[Set exercise]: Copy out exactly the lines from the first line of the material below through the line containing "LEAF_EDGE = 70", and nothing beyond them.
═════ Dataset content ═════
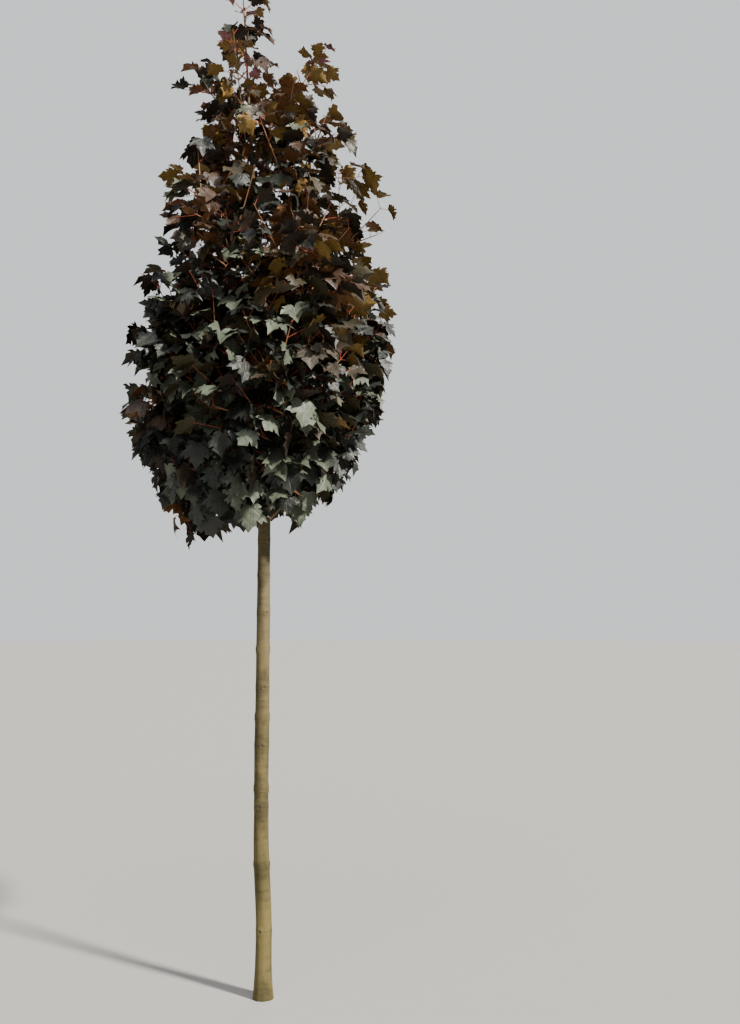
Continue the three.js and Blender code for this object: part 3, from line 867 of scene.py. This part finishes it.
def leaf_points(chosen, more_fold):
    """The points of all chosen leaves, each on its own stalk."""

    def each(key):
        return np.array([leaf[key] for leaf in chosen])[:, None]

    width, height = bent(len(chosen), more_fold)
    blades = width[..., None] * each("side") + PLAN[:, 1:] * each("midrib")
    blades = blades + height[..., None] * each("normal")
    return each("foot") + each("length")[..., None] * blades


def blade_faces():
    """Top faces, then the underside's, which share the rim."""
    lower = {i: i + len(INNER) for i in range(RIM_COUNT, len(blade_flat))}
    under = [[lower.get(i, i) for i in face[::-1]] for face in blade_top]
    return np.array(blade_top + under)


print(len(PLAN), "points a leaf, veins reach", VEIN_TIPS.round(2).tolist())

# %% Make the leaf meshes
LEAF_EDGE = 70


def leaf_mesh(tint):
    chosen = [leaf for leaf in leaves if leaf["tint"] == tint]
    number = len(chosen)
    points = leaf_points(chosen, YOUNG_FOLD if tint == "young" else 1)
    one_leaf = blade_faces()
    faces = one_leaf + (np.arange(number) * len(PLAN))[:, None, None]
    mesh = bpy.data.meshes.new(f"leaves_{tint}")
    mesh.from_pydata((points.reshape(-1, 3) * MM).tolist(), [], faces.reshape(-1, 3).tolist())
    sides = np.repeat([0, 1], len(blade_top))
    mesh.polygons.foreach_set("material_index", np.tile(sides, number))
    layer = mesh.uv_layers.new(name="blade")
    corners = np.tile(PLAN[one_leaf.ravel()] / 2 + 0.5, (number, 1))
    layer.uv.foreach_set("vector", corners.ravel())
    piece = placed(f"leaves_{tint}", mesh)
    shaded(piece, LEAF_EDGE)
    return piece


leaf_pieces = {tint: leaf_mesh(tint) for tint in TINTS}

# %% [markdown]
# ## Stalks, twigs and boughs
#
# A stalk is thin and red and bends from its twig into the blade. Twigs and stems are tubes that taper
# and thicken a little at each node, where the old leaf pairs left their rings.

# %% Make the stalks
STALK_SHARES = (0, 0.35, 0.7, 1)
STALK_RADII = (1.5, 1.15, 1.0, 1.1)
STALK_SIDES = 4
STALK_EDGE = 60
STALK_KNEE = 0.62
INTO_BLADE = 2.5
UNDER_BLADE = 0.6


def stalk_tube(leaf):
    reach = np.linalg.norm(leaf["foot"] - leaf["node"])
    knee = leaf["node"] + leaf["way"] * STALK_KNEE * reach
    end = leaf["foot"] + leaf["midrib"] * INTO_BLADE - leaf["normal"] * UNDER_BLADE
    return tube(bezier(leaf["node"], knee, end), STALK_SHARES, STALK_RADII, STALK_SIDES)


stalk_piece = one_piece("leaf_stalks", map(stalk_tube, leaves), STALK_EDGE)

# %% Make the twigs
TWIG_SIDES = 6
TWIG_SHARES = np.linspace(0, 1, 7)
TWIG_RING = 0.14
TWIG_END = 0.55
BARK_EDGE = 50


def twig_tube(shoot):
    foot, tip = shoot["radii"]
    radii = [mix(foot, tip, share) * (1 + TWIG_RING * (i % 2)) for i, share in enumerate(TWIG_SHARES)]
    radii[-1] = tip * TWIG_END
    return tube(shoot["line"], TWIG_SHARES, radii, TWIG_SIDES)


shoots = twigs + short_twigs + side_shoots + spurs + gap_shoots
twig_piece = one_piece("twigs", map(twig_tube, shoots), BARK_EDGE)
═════
[Complete answer]:
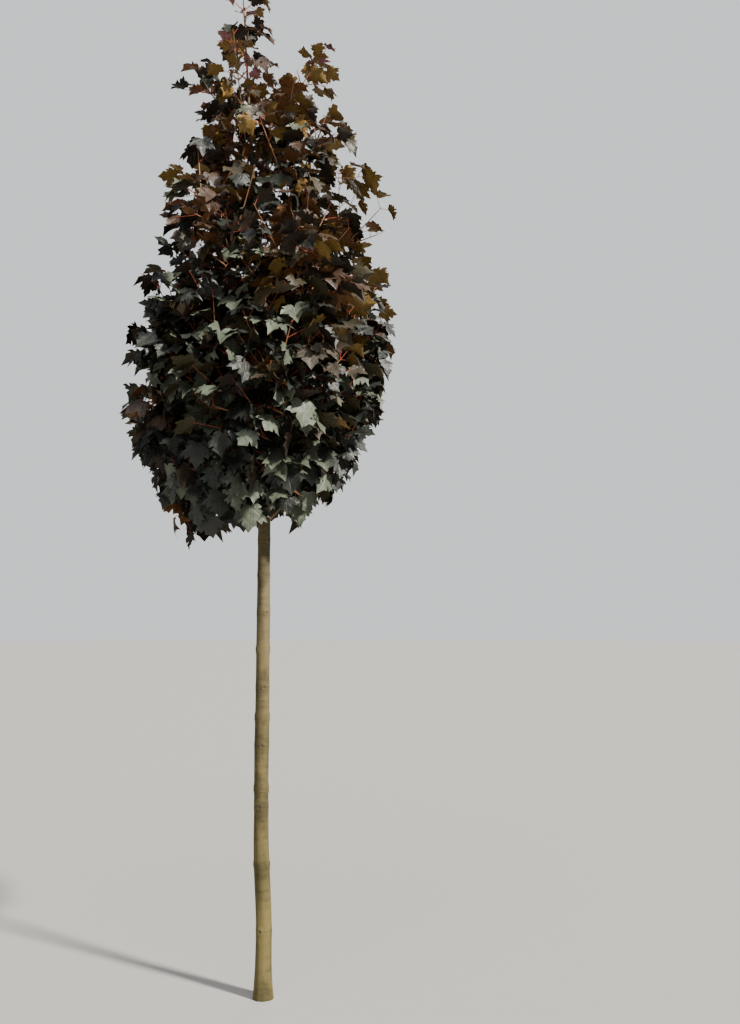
Continue the three.js and Blender code for this object: part 3, from line 867 of scene.py. This part finishes it.
def leaf_points(chosen, more_fold):
    """The points of all chosen leaves, each on its own stalk."""

    def each(key):
        return np.array([leaf[key] for leaf in chosen])[:, None]

    width, height = bent(len(chosen), more_fold)
    blades = width[..., None] * each("side") + PLAN[:, 1:] * each("midrib")
    blades = blades + height[..., None] * each("normal")
    return each("foot") + each("length")[..., None] * blades


def blade_faces():
    """Top faces, then the underside's, which share the rim."""
    lower = {i: i + len(INNER) for i in range(RIM_COUNT, len(blade_flat))}
    under = [[lower.get(i, i) for i in face[::-1]] for face in blade_top]
    return np.array(blade_top + under)


print(len(PLAN), "points a leaf, veins reach", VEIN_TIPS.round(2).tolist())

# %% Make the leaf meshes
LEAF_EDGE = 70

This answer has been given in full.